_TASK_.
Repeat, exactly, the run of lines that opens with the line containing "imported = [obj" and closes with the line containing "obj.parent = None", and leave all other lines out.

_PROVIDED DATA_.
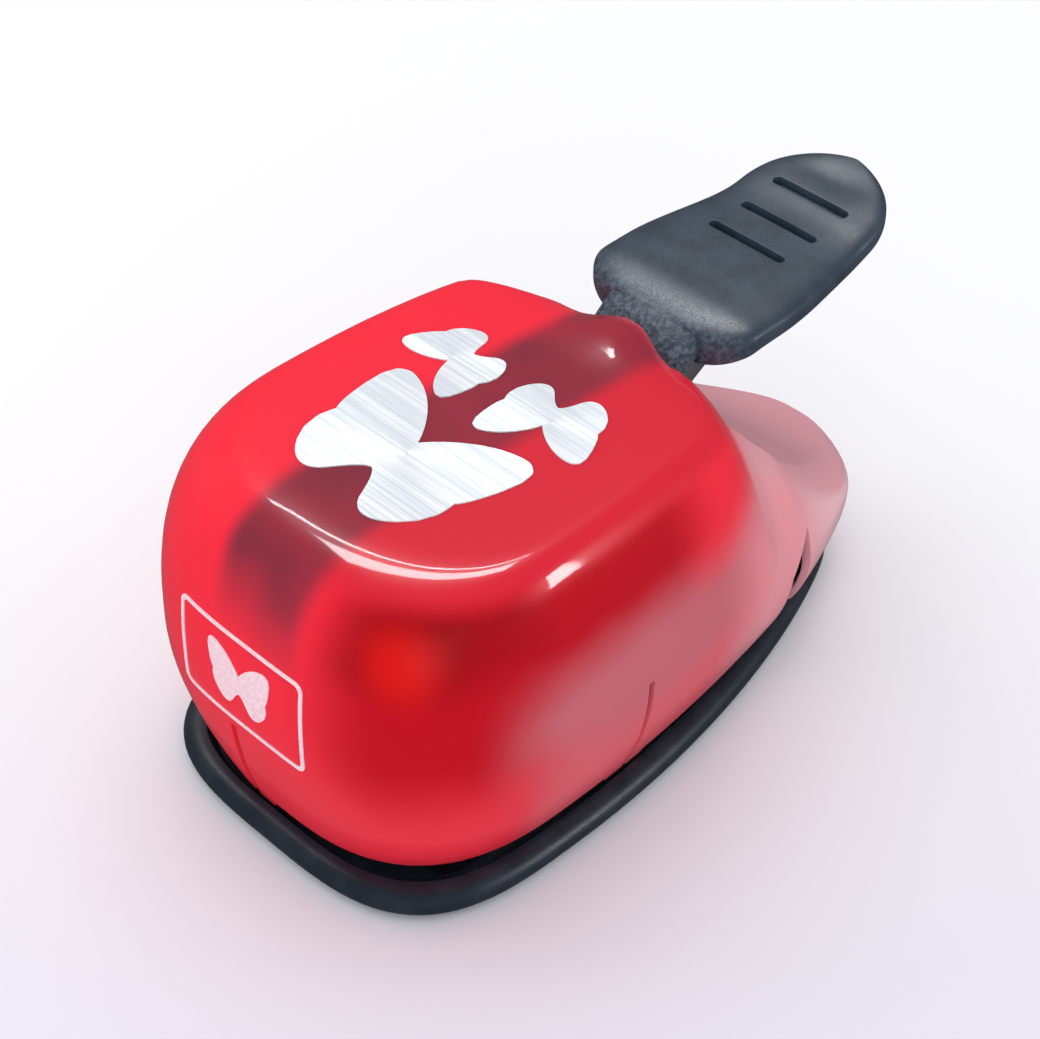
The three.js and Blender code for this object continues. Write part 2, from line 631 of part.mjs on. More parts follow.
// A bent channel: two flanges under a web, with an eye round the pivot.
function leverArm() {
  const body = toSolid(acrossX(armProfile(), -ARM.halfWidth, ARM.halfWidth));
  const web = ARM_TOPSIDE.map(([y, z]) => [y + 1, z - ARM.sheet]);
  const hollow = [[60, 20], [60, web[0][1]], ...web, [-90, 43], [-90, 20]];
  const inside = ARM.halfWidth - ARM.sheet;
  const tools = [
    acrossX(hollow, -inside, inside),
    crossRod(PIVOT.y, PIVOT.z, PIVOT.radius + GAP, -20, 20),
    crossRod(ROLLER.y, ROLLER.z, ROLLER.pin + GAP, -20, 20, 16),
    ...GRIP_SCREWS.map((y) => rod(0, y, SCREW_HOLE.shank, 60, 80, 12))];
  return toGeometry(subtract(body, ...tools.map(toSolid)));
}

const GRIP_TOP_SAMPLES = new THREE.SplineCurve(GRIP_TOP.map(([y, z]) => new THREE.Vector2(y, z)))
  .getPoints(120);
const GRIP_UNDER_SAMPLES = new THREE.SplineCurve(GRIP_UNDER.map(([y, z]) => new THREE.Vector2(y, z)))
  .getPoints(120);

// Half width of the grip: a neck, round shoulders, a taper and a round tip.
function gripHalfWidth(y) {
  const widening = THREE.MathUtils.clamp((y - SHOULDER_Y.start) / SHOULDER_Y.length, 0, 1);
  const spread = Math.sqrt(1 - (1 - widening) ** 2);
  const taper = THREE.MathUtils.smoothstep(y, PADDLE_TAPER.y0, PADDLE_TAPER.y1);
  const paddle = PADDLE_HALF_WIDTH + (PADDLE_NARROW - PADDLE_HALF_WIDTH) * taper;
  const tip = THREE.MathUtils.clamp((y - TIP_START_Y) / TIP_REACH, 0, 1);
  return (NECK_HALF_WIDTH + (paddle - NECK_HALF_WIDTH) * spread) * Math.sqrt(1 - tip ** 2);
}

function gripRing(y) {
  const top = heightOn(GRIP_TOP_SAMPLES, y);
  const under = heightOn(GRIP_UNDER_SAMPLES, y);
  const [middle, half] = [(top + under) / 2, (top - under) / 2];
  const width = gripHalfWidth(y);
  const rounding = (value) => Math.sign(value) * Math.abs(value) ** (2 / GRIP_SQUARENESS);
  const right = Array.from({ length: GRIP_SIDES + 1 }, (_, i) => {
    const angle = (i / GRIP_SIDES) * Math.PI;
    const x = i === 0 || i === GRIP_SIDES ? 0 : width * rounding(Math.sin(angle));
    return new THREE.Vector3(x, y, middle + half * rounding(Math.cos(angle)));
  });
  return ringOf(right);
}

function leverGrip() {
  const round = steps(0, Math.PI / 2, 5).map((angle) => (
    SHOULDER_Y.start + SHOULDER_Y.length * (1 - Math.cos(angle))));
  const stations = [GRIP_START_Y, ...steps(GRIP_START_Y, SHOULDER_Y.start, 4), ...round,
    ...steps(SHOULDER_Y.start + SHOULDER_Y.length, TIP_START_Y, 9),
    ...steps(0, 1.5, 8).map((angle) => TIP_START_Y + TIP_REACH * Math.sin(angle))];
  const body = toSolid(loft(stations.map(gripRing)));
  const roof = ARM_TOPSIDE.slice(0, 5).map(([y, z]) => [y, z + 1.4 * GAP]);
  const rear = ARM_TOPSIDE[0][0] + 1;
  const pocketSide = ARM.halfWidth + GAP;
  const pocket = acrossX([[-38, 20], [rear, 20], [rear, roof[0][1]], ...roof],
    -pocketSide, pocketSide);
  const slots = GRIP_SLOTS.map(([y, z]) => {
    const [half, wide] = [SLOT.length / 2, SLOT.width / 2];
    return plate(roundedRectangle(-half, half, y - wide, y + wide, wide), z - SLOT.depth, z + 6);
  });
  const screws = GRIP_SCREWS.map((y) => rod(0, y, SCREW_HOLE.thread, 60, 73, 12));
  return toGeometry(subtract(body, ...[pocket, ...slots, ...screws].map(toSolid)));
}

function roller() {
  const [bore, outside] = [ROLLER.pin + GAP, ROLLER.radius];
  const half = ROLLER.halfLength;
  const ring = turned([[bore, -half], [outside, -half], [outside, half], [bore, half],
    [bore, -half]], 24);
  return ring.rotateY(Math.PI / 2).translate(0, ROLLER.y, ROLLER.z);
}

function pivotBracket() {
  const { y0, y1, side, sheet, footTop, eye } = BRACKET;
  const inner = ARM.halfWidth + side;
  const outer = inner + sheet;
  const low = GUIDE.z1 + SEAT;
  const foot = toSolid(box(-outer, outer, y0, y1, low, footTop));
  const profile = [[y0, low], [y1, low], [PIVOT.y + eye, PIVOT.z],
    ...steps(0, Math.PI, 8).map((a) => [
      PIVOT.y + eye * Math.cos(a), PIVOT.z + eye * Math.sin(a)])];
  const ears = [[-outer, -inner], [inner, outer]].map((x) => toSolid(acrossX(profile, ...x)));
  const holes = [crossRod(PIVOT.y, PIVOT.z, PIVOT.radius + GAP, -20, 20),
    ...BRACKET_SCREWS.map(([x, y]) => rod(x, y, SCREW_HOLE.shank, 0, 30, 12))];
  return toGeometry(subtract(foot.add(ears[0]).add(ears[1]), ...holes.map(toSolid)));
}

// ---- Fasteners ----------------------------------------------------------------------

// A pan-head screw: its shank runs from z = 0 up to the length, its head lies below.
function screw(length, shank = 1.25, head = 2.9) {
  return turned([[0, -1.5], [head * 0.8, -1.5], [head, -1], [head, 0], [shank, 0],
    [shank, length - 0.8], [0, length]], 16);
}

// ---- Assembly -----------------------------------------------------------------------

const punchTool = new THREE.Group();
punchTool.position.y = CENTRE_SHIFT;
punchTool.name = 'craft_punch';

function add(name, geometry, material, x = 0, y = 0, z = 0) {
  const mesh = new THREE.Mesh(geometry, material());
  mesh.name = name;
  mesh.position.set(x, y, z);
  punchTool.add(mesh);
  return mesh;
}

function addHousing() {
  const skin = housingSkin();
  add('base_tray', baseTray(), darkPlastic);
  add('cover_shell', coverShell(), redPlastic);
  for (const b of BUTTERFLIES) add(`foil_${b.name}`, foil(b, skin), foilSilver);
  add('label_frame', labelFrame(skin), labelWhite);
  add('label_icon', labelIcon(skin), labelWhite);
}

function addPunchingUnit() {
  add('die_plate', diePlate(), toolSteel);
  add('guide_plate', guidePlate(), whitePlastic);
  add('paper_stop', paperStop(), whitePlastic);
  add('pressure_plate', pressurePlate(), steel);
  const { halfX, y0, y1, z1 } = PRESS_BLOCK;
  add('press_block', box(-halfX, halfX, y0, y1, PRESS_PLATE.z1 + SEAT, z1), steel);
  for (const b of BUTTERFLIES) {
    const [x, y] = screwPoint(b);
    add(`punch_${b.name}`, punch(b), toolSteel);
    const bolt = add(`punch_screw_${b.name}`, screw(11, 1, 2), steel, x, y, PRESS_PLATE.z1 + SEAT);
    bolt.rotation.x = Math.PI;
  }
  for (const [side, x] of [['left', -POST.x], ['right', POST.x]]) {
    add(`guide_post_${side}`, rod(0, 0, POST.radius, POST.z0, POST.z1), steel, x, POST.y);
    add(`bush_${side}`, bush(), whitePlastic, x, POST.y, PRESS_PLATE.z1 + SEAT);
    add(`return_spring_${side}`, returnSpring(), steel, x, POST.y);
  }
}

function addLever() {
  add('pivot_bracket', pivotBracket(), steel);
  add('pivot_pin', crossRod(PIVOT.y, PIVOT.z, PIVOT.radius,
    -PIN_HALF_LENGTH, PIN_HALF_LENGTH), steel);
  for (const [side, x] of [['left', -PIN_CLIP.x], ['right', PIN_CLIP.x]]) {
    const bore = PIVOT.radius + GAP;
    const { radius, thickness } = PIN_CLIP;
    const ring = turned([[bore, 0], [radius, 0], [radius, thickness], [bore, thickness],
      [bore, 0]], 18);
    const direction = Math.sign(x);
    add(`pin_clip_${side}`, ring.rotateY((direction * Math.PI) / 2), steel, x, PIVOT.y, PIVOT.z);
  }
  add('lever_arm', leverArm(), steel);
  add('lever_grip', leverGrip(), gripPlastic);
  add('press_roller', roller(), steel);
  const pinEnd = ARM.halfWidth + 0.8;
  add('press_pin', crossRod(ROLLER.y, ROLLER.z, ROLLER.pin, -pinEnd, pinEnd, 16), steel);
  GRIP_SCREWS.forEach((y, i) => {
    add(`grip_screw_${i + 1}`, screw(4, 1, 2.6), steel, 0, y, ARM_TOPSIDE[0][1] - ARM.sheet - SEAT);
  });
}

function addFasteners() {
  FRAME_SCREWS.forEach(([x, y], i) => {
    add(`frame_screw_${i + 1}`, screw(11, 1.25, 3.1), steel, x, y, 1.85);
  });
  COVER_SCREWS.forEach(([x, y], i) => {
    add(`cover_screw_${i + 1}`, screw(11, 1.25, 3.1), steel, x, y, 1.85);
  });
  BRACKET_SCREWS.forEach(([x, y], i) => {
    const bolt = add(`bracket_screw_${i + 1}`, screw(6.5), steel, x, y, BRACKET.footTop + SEAT);
    bolt.rotation.x = Math.PI;
  });
}

addHousing();
addPunchingUnit();
addLever();
addFasteners();

export default punchTool;
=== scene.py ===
"""Craft punch: the looks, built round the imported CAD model. Lengths in the tables are design
millimetres; mm() and at() turn them into the frame's metres."""

import json
import math

import bmesh
import bpy
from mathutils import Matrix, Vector
from mathutils.bvhtree import BVHTree
from mathutils.geometry import delaunay_2d_cdt

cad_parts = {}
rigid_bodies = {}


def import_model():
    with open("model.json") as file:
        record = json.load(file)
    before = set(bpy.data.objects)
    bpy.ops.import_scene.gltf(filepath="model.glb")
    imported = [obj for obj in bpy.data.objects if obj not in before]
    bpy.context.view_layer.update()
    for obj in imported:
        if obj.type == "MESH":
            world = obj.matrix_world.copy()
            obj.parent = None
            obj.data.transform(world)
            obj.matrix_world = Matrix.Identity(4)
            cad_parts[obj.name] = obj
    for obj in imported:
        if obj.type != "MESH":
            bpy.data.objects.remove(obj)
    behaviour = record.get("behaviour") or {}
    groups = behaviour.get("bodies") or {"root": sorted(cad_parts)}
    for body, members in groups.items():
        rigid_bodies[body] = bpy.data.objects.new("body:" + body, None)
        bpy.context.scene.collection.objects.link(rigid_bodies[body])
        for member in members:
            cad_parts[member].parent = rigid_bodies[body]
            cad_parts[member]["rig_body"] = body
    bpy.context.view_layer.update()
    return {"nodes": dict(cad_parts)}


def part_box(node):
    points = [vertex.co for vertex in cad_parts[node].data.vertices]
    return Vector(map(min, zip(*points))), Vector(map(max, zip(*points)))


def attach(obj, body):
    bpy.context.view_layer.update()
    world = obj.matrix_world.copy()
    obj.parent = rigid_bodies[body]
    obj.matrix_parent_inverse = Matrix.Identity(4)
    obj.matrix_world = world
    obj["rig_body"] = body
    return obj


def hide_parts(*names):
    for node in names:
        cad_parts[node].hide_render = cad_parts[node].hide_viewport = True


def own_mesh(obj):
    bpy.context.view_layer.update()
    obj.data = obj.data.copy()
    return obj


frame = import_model()
NODES = frame["nodes"]

# ---- Driving dimensions, as in the CAD ----------------------------------------------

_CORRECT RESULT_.
    imported = [obj for obj in bpy.data.objects if obj not in before]
    bpy.context.view_layer.update()
    for obj in imported:
        if obj.type == "MESH":
            world = obj.matrix_world.copy()
            obj.parent = None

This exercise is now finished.